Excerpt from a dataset
══════════════════════════════

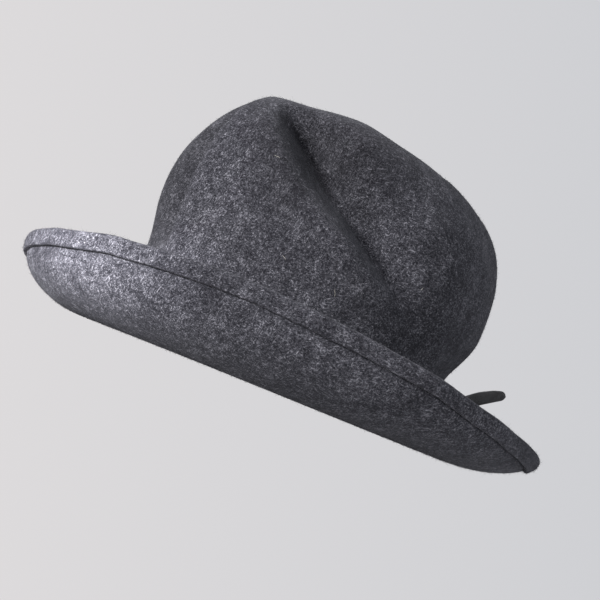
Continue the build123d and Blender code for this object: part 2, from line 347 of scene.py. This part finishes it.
def lint_material():
    n = Nodes("lint")
    shade = n.noise(n.mapping(), 900, 1.0, 0.5, 0.0)
    color = n.ramp(shade, ((0.35, (0.22, 0.21, 0.19)), (0.65, (0.42, 0.41, 0.38))))
    return n.finish(color, None, 0.9, 0.1, 0.5, (1, 1, 1), 0.2)


felt = felt_material()
pale_lint = lint_material()
fuzz_felt = fuzz_material()
ribbon = ribbon_material("band_ribbon", (0.0035, 0.0035, 0.004), (0.018, 0.018, 0.020), 260)
sweat = ribbon_material("sweatband_ribbon", (0.010, 0.010, 0.012), (0.040, 0.040, 0.046), 300)
thread = thread_material()
metal = metal_material()
satin = tag_material()

# ------------------------------------------------- shared shape of the hat
# The same outline as the CAD, in millimetres, with finer detail on top.
OPEN_X, OPEN_Y = 78.0, 93.5
SWEAT, COLLAR, FELT = 0.8, 2.0, 2.2
COLLAR_IN = SWEAT + 0.1
COLLAR_OUT = COLLAR_IN + COLLAR
CROWN_IN = COLLAR_OUT + 0.1
CROWN_OUT = CROWN_IN + FELT
FOOT, CREST = 6.3, 142.6
TOP_SLOPE = 5.0  # degrees, the top of the crown falls toward the back
TOP_HOLLOW = 13.0
RIDGE, RIDGE_SPREAD_LEFT, RIDGE_SPREAD_RIGHT = 5.4, 8.5, 18.0
BRIM_BASE, BRIM_X, BRIM_Y = 2.58, 142.5, 155.5
HEM_FELT = 1.8
CORNER = 2.6  # the bend between collar and brim
KNOT = (85.93, 4.0, 12.75)


def window(value, centre, width):
    return np.exp(-(((value - centre) / width) ** 2))


def oval(azimuth, offset, height):
    # a point on the head opening's oval, moved outward
    x = (OPEN_X + offset) * math.sin(azimuth)
    return x, -(OPEN_Y + offset) * math.cos(azimuth), height


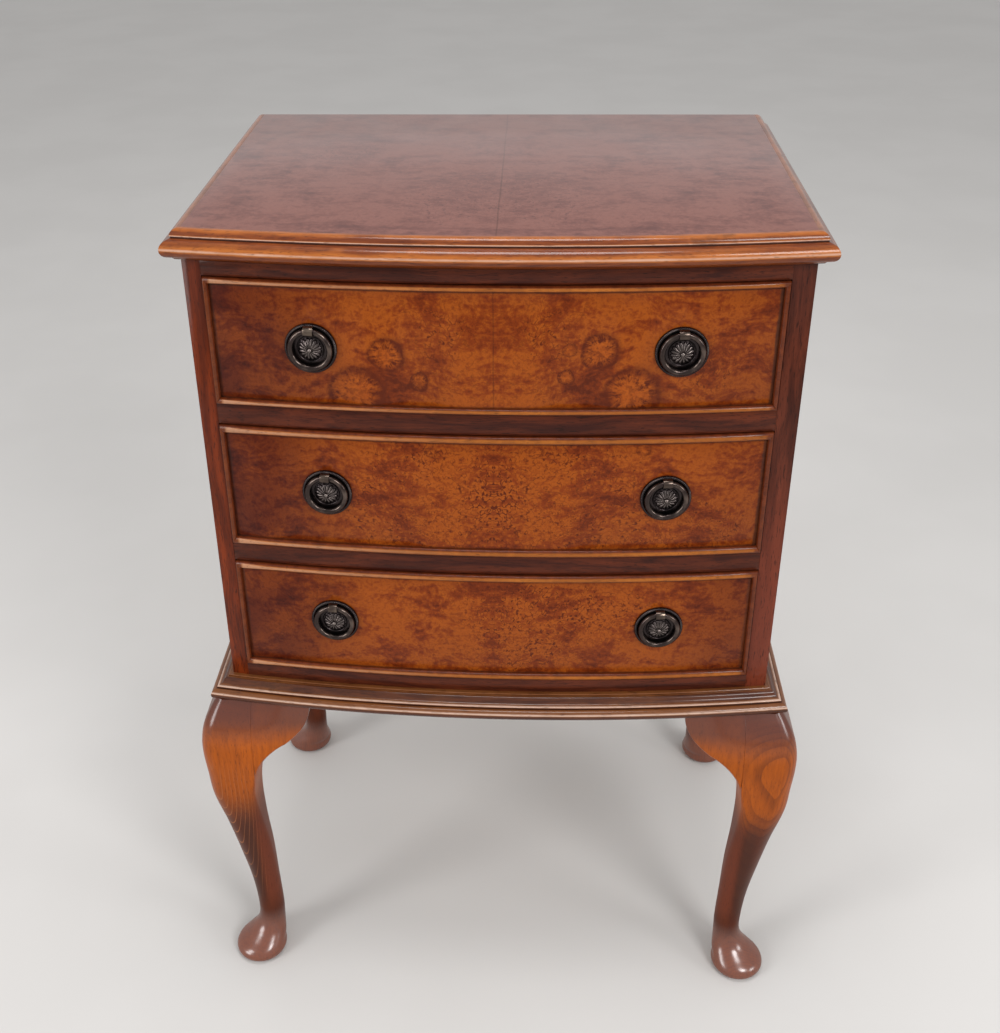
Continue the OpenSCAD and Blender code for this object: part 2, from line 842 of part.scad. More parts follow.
module drawer_front(n) {
    z = open_z[n] + drawer_gap;
    h = open_h[n] - 2 * drawer_gap;
    color(wood_mid) placed() difference() {
        union() {
            translate([0, 0, z]) linear_extrude(h) bow_strip(-bead_seat, front_t, drawer_half);
            translate([0, 0, z + bead_t]) linear_extrude(h - 2 * bead_t)
                bow_strip(0, front_t, drawer_half - bead_t);
        }
        front_tails(n);
        mirror([1, 0, 0]) front_tails(n);
        bottom_shape(n);
        pulls(n) shank_hole();
    }
}

// Section of a bead strip: its face line at x 0, its outer edge at y 0
module bead_section(deep) {
    round_at = [bead_proud - bead_t / 2, bead_t / 2];
    polygon(concat([[-deep, 0]], arc_about(round_at, bead_t / 2, -90, 90, arc_steps), [[-deep, bead_t]]));
}

// Room of one long bead, with its ends mitred at 45 degrees
module bead_mitre_long(h, slack = 0) {
    deep = drawer_half - slack;
    translate([0, ahead, 0]) rotate([90, 0, 0]) linear_extrude(2 * ahead)
        polygon([[-deep, 0], [deep, 0], [deep - h / 2, h / 2], [h / 2 - deep, h / 2]]);
}

module long_bead(h) {
    intersection() {
        bow_swept(bow_r) bead_section(bead_seat);
        bead_mitre_long(h, hairline);
    }
}

module end_bead(h) {
    difference() {
        intersection() {
            linear_extrude(h) bow_strip(bead_proud, bead_seat, drawer_half);
            linear_extrude(h) translate([drawer_half, bow_y(drawer_half)]) rotate([0, 0, -90])
                mirror([0, 1]) bead_section(2 * bead_seat);
        }
        bead_mitre_long(h);
        translate([0, 0, h]) mirror([0, 0, 1]) bead_mitre_long(h);
    }
}

module drawer_cock_beads(n) {
    z = open_z[n] + drawer_gap;
    h = open_h[n] - 2 * drawer_gap;
    color(wood_light) placed() translate([0, 0, z]) {
        long_bead(h);
        translate([0, 0, h]) mirror([0, 0, 1]) long_bead(h);
        end_bead(h);
        mirror([1, 0, 0]) end_bead(h);
    }
}

module drawer_side(n) {
    difference() {
        union() {
            translate([0, 0, open_z[n] + runner_gap]) linear_extrude(side_h(n)) intersection() {
                bow_disc(-front_t);
                translate([box_inner_half, -ahead])
                    square([drawer_side_t, ahead + box_back_y - drawer_back_t]);
            }
            front_tails(n);
            back_tails(n);
        }
        bottom_shape(n);
    }
}

module drawer_side_left(n) {
    color(wood_pale) placed() mirror([1, 0, 0]) drawer_side(n);
}

module drawer_side_right(n) {
    color(wood_pale) placed() drawer_side(n);
}

module drawer_back(n) {
    z = open_z[n] + bottom_raise + drawer_bottom_t;
    color(wood_pale) placed() difference() {
        translate([-drawer_half, box_back_y - drawer_back_t, z])
            cube([2 * drawer_half, drawer_back_t, open_z[n] + runner_gap + side_h(n) - z]);
        back_tails(n);
        mirror([1, 0, 0]) back_tails(n);
    }
}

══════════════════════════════

Extract all of the data above without altering anything.

TASK SOLUTION =
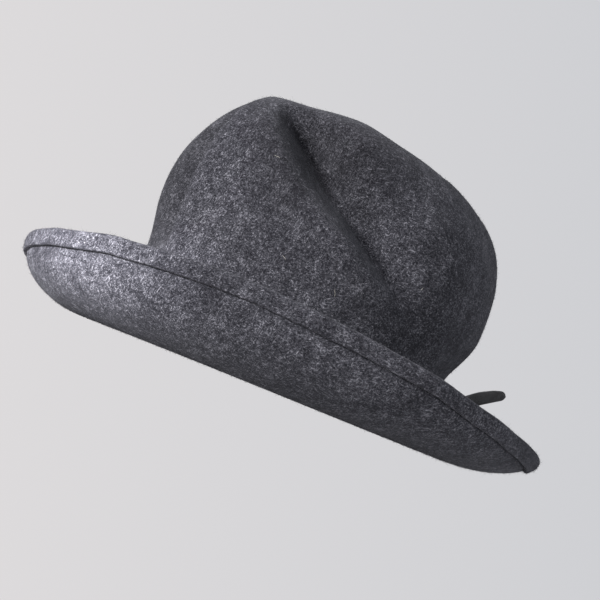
Continue the build123d and Blender code for this object: part 2, from line 347 of scene.py. This part finishes it.
def lint_material():
    n = Nodes("lint")
    shade = n.noise(n.mapping(), 900, 1.0, 0.5, 0.0)
    color = n.ramp(shade, ((0.35, (0.22, 0.21, 0.19)), (0.65, (0.42, 0.41, 0.38))))
    return n.finish(color, None, 0.9, 0.1, 0.5, (1, 1, 1), 0.2)


felt = felt_material()
pale_lint = lint_material()
fuzz_felt = fuzz_material()
ribbon = ribbon_material("band_ribbon", (0.0035, 0.0035, 0.004), (0.018, 0.018, 0.020), 260)
sweat = ribbon_material("sweatband_ribbon", (0.010, 0.010, 0.012), (0.040, 0.040, 0.046), 300)
thread = thread_material()
metal = metal_material()
satin = tag_material()

# ------------------------------------------------- shared shape of the hat
# The same outline as the CAD, in millimetres, with finer detail on top.
OPEN_X, OPEN_Y = 78.0, 93.5
SWEAT, COLLAR, FELT = 0.8, 2.0, 2.2
COLLAR_IN = SWEAT + 0.1
COLLAR_OUT = COLLAR_IN + COLLAR
CROWN_IN = COLLAR_OUT + 0.1
CROWN_OUT = CROWN_IN + FELT
FOOT, CREST = 6.3, 142.6
TOP_SLOPE = 5.0  # degrees, the top of the crown falls toward the back
TOP_HOLLOW = 13.0
RIDGE, RIDGE_SPREAD_LEFT, RIDGE_SPREAD_RIGHT = 5.4, 8.5, 18.0
BRIM_BASE, BRIM_X, BRIM_Y = 2.58, 142.5, 155.5
HEM_FELT = 1.8
CORNER = 2.6  # the bend between collar and brim
KNOT = (85.93, 4.0, 12.75)


def window(value, centre, width):
    return np.exp(-(((value - centre) / width) ** 2))


def oval(azimuth, offset, height):
    # a point on the head opening's oval, moved outward
    x = (OPEN_X + offset) * math.sin(azimuth)
    return x, -(OPEN_Y + offset) * math.cos(azimuth), height


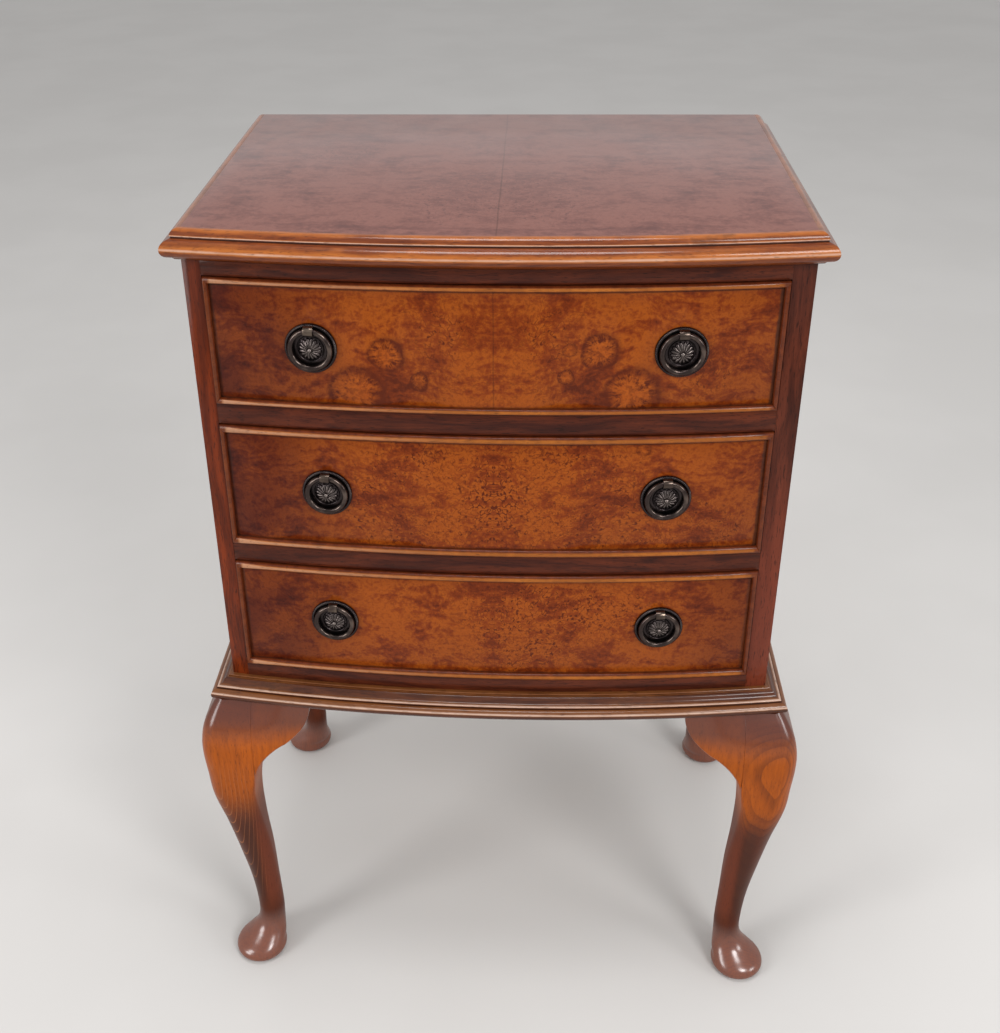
Continue the OpenSCAD and Blender code for this object: part 2, from line 842 of part.scad. More parts follow.
module drawer_front(n) {
    z = open_z[n] + drawer_gap;
    h = open_h[n] - 2 * drawer_gap;
    color(wood_mid) placed() difference() {
        union() {
            translate([0, 0, z]) linear_extrude(h) bow_strip(-bead_seat, front_t, drawer_half);
            translate([0, 0, z + bead_t]) linear_extrude(h - 2 * bead_t)
                bow_strip(0, front_t, drawer_half - bead_t);
        }
        front_tails(n);
        mirror([1, 0, 0]) front_tails(n);
        bottom_shape(n);
        pulls(n) shank_hole();
    }
}

// Section of a bead strip: its face line at x 0, its outer edge at y 0
module bead_section(deep) {
    round_at = [bead_proud - bead_t / 2, bead_t / 2];
    polygon(concat([[-deep, 0]], arc_about(round_at, bead_t / 2, -90, 90, arc_steps), [[-deep, bead_t]]));
}

// Room of one long bead, with its ends mitred at 45 degrees
module bead_mitre_long(h, slack = 0) {
    deep = drawer_half - slack;
    translate([0, ahead, 0]) rotate([90, 0, 0]) linear_extrude(2 * ahead)
        polygon([[-deep, 0], [deep, 0], [deep - h / 2, h / 2], [h / 2 - deep, h / 2]]);
}

module long_bead(h) {
    intersection() {
        bow_swept(bow_r) bead_section(bead_seat);
        bead_mitre_long(h, hairline);
    }
}

module end_bead(h) {
    difference() {
        intersection() {
            linear_extrude(h) bow_strip(bead_proud, bead_seat, drawer_half);
            linear_extrude(h) translate([drawer_half, bow_y(drawer_half)]) rotate([0, 0, -90])
                mirror([0, 1]) bead_section(2 * bead_seat);
        }
        bead_mitre_long(h);
        translate([0, 0, h]) mirror([0, 0, 1]) bead_mitre_long(h);
    }
}

module drawer_cock_beads(n) {
    z = open_z[n] + drawer_gap;
    h = open_h[n] - 2 * drawer_gap;
    color(wood_light) placed() translate([0, 0, z]) {
        long_bead(h);
        translate([0, 0, h]) mirror([0, 0, 1]) long_bead(h);
        end_bead(h);
        mirror([1, 0, 0]) end_bead(h);
    }
}

module drawer_side(n) {
    difference() {
        union() {
            translate([0, 0, open_z[n] + runner_gap]) linear_extrude(side_h(n)) intersection() {
                bow_disc(-front_t);
                translate([box_inner_half, -ahead])
                    square([drawer_side_t, ahead + box_back_y - drawer_back_t]);
            }
            front_tails(n);
            back_tails(n);
        }
        bottom_shape(n);
    }
}

module drawer_side_left(n) {
    color(wood_pale) placed() mirror([1, 0, 0]) drawer_side(n);
}

module drawer_side_right(n) {
    color(wood_pale) placed() drawer_side(n);
}

module drawer_back(n) {
    z = open_z[n] + bottom_raise + drawer_bottom_t;
    color(wood_pale) placed() difference() {
        translate([-drawer_half, box_back_y - drawer_back_t, z])
            cube([2 * drawer_half, drawer_back_t, open_z[n] + runner_gap + side_h(n) - z]);
        back_tails(n);
        mirror([1, 0, 0]) back_tails(n);
    }
}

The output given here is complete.